É ainda sobre o capot em que a tinta já deu lugar à patine que ainda abrilhanta mais os traços do Rolls, que Rupert e Jan abrem os mapas antigos que os têm guiado ao longo desta aventura de décadas, e que nunca falham – a não ser que as colinas, os rios e as montanhas se movam.
Para onde seguirão agora?, perguntamos, e logo o olhar de Rupert navega para aquela viagem de Vancouver a Klondike que almeja fazer há anos, ou talvez a opção recaia antes por partir de Santander para Barcelona e dali até à Sardenha. Sicília? Sim, claro, e de lá até Malta, para depois alcançar a Argélia a caminho de Tânger, em Marrocos, e procurar cheirar um pouco da bohemian life que histórias de tempos não muito distantes ecoam.
As horas passam demasiado depressa quando trazem em si tantas partilhas de lugares, pessoas e memórias entrelaçadas no fio de um tempo que, observando Rupert e Jan, está recheado de um futuro por explorar.
Rente à despedida, partilho com Rupert uma expressão que é muito popular entre nós: Se o meu carro falasse… e aproveito para perguntar – o que acha que lhe diria o Rolls, se falasse? “É curioso”, responde, “pois nunca me fizeram tal pergunta”. Talvez um “Obrigado por todo este caminho?”, disparo, em jeito de palpite. Rupert solta um largo sorriso, e logo diz “Não, não. Na certa que diria antes ‘Por favor, conduz-me com mais cuidado do que aquele que habitualmente tens!’”.
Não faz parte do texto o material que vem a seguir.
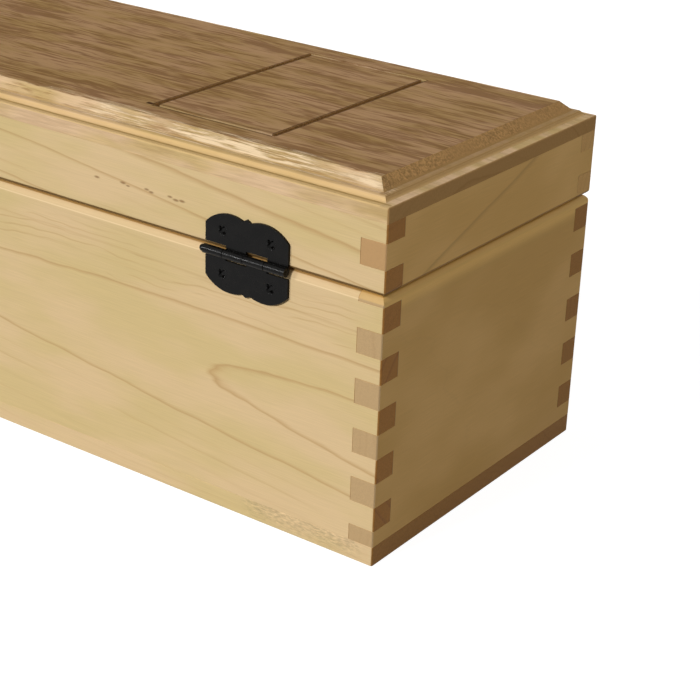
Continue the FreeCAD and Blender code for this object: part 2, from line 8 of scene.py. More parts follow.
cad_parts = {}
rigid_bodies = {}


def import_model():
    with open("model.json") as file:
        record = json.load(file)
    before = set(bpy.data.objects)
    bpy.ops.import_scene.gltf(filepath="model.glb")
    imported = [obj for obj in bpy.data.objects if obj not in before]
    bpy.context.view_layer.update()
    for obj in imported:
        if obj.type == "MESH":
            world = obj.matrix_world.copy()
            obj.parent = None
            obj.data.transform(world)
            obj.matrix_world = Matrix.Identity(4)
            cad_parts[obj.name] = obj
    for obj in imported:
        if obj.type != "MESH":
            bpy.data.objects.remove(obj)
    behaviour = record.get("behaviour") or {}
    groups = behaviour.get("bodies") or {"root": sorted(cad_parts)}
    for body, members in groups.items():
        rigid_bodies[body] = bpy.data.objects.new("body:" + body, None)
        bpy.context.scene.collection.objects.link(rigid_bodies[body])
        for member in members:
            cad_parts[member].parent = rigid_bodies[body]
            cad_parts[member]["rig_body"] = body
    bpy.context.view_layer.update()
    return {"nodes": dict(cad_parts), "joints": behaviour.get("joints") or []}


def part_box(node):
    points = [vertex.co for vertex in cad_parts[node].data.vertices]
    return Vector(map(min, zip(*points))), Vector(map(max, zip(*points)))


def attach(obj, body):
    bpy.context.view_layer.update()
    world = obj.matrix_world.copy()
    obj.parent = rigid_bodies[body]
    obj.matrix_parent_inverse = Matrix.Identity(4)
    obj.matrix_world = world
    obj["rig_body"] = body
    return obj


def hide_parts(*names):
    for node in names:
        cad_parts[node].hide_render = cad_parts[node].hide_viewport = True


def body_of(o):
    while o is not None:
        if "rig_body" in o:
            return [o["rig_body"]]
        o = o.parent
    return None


# A long finger-jointed wooden box with a moulded, hinged lid, black hinges and a hook latch.
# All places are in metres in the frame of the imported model. Wood patterns count in millimetres.

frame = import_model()
mm = 0.001
print("frame loaded:", len(frame["nodes"]), "nodes")


def srgb(red, green, blue):
    # Screen colour 0..255 to linear light, channel by channel.
    c = np.array([red, green, blue]) / 255
    linear = np.where(c <= 0.04045, c / 12.92, ((c + 0.055) / 1.055) ** 2.4)
    return (*linear.tolist(), 1.0)


# Small helpers for node trees

def newMaterial(name):
    material = bpy.data.materials.new(name)
    material.use_nodes = True
    tree = material.node_tree
    tree.nodes.clear()
    output = tree.nodes.new("ShaderNodeOutputMaterial")
    shader = tree.nodes.new("ShaderNodeBsdfPrincipled")
    tree.links.new(shader.outputs["BSDF"], output.inputs["Surface"])
    return material, tree, shader


def feed(tree, socket, value):
    # A socket takes either a link or a plain value.
    if isinstance(value, bpy.types.NodeSocket):
        tree.links.new(value, socket)
    else:
        socket.default_value = value


def calc(tree, operation, *values, clamp=False):
    node = tree.nodes.new("ShaderNodeMath")
    node.operation = operation
    node.use_clamp = clamp
    for socket, value in zip(node.inputs, values):
        feed(tree, socket, value)
    return node.outputs[0]


def vectorCalc(tree, operation, *values):
    node = tree.nodes.new("ShaderNodeVectorMath")
    node.operation = operation
    for socket, value in zip(node.inputs, values):
        feed(tree, socket, value)
    return node.outputs["Value"] if operation in ("LENGTH", "DOT_PRODUCT") else node.outputs["Vector"]


def ramp(tree, value, low, high, start=0.0, end=1.0):
    # A smooth step: start below low, end above high.
    node = tree.nodes.new("ShaderNodeMapRange")
    node.interpolation_type = "SMOOTHSTEP"
    for name, number in (("From Min", low), ("From Max", high), ("To Min", start), ("To Max", end)):
        feed(tree, node.inputs[name], number)
    feed(tree, node.inputs["Value"], value)
    return node.outputs["Result"]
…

Voltando à escuta do ronronar do 25/30, não diria que tal alguma vez soaria a um queixume. Aqui estacionado agora junto ao Silver Ghost do Museu do Caramulo, é como contemplar dois velhos amigos que se encontram ao fim de umas quantas décadas, e que aproveitam as horas deste dia para partilhar as aventuras infindáveis que trazem na pele, e todas aquelas que ainda sonham viver.
Quanto a Rupert e Jan, o sonho prossegue vivo, a caminho de Abrantes e depois Lisboa. Lá chegados, talvez retomem desta vez a viagem novamente para norte. Não sabem ainda bem, depende do que o mapa pousado em cima do ventre vivo do Rolls-Royce lhes apontar.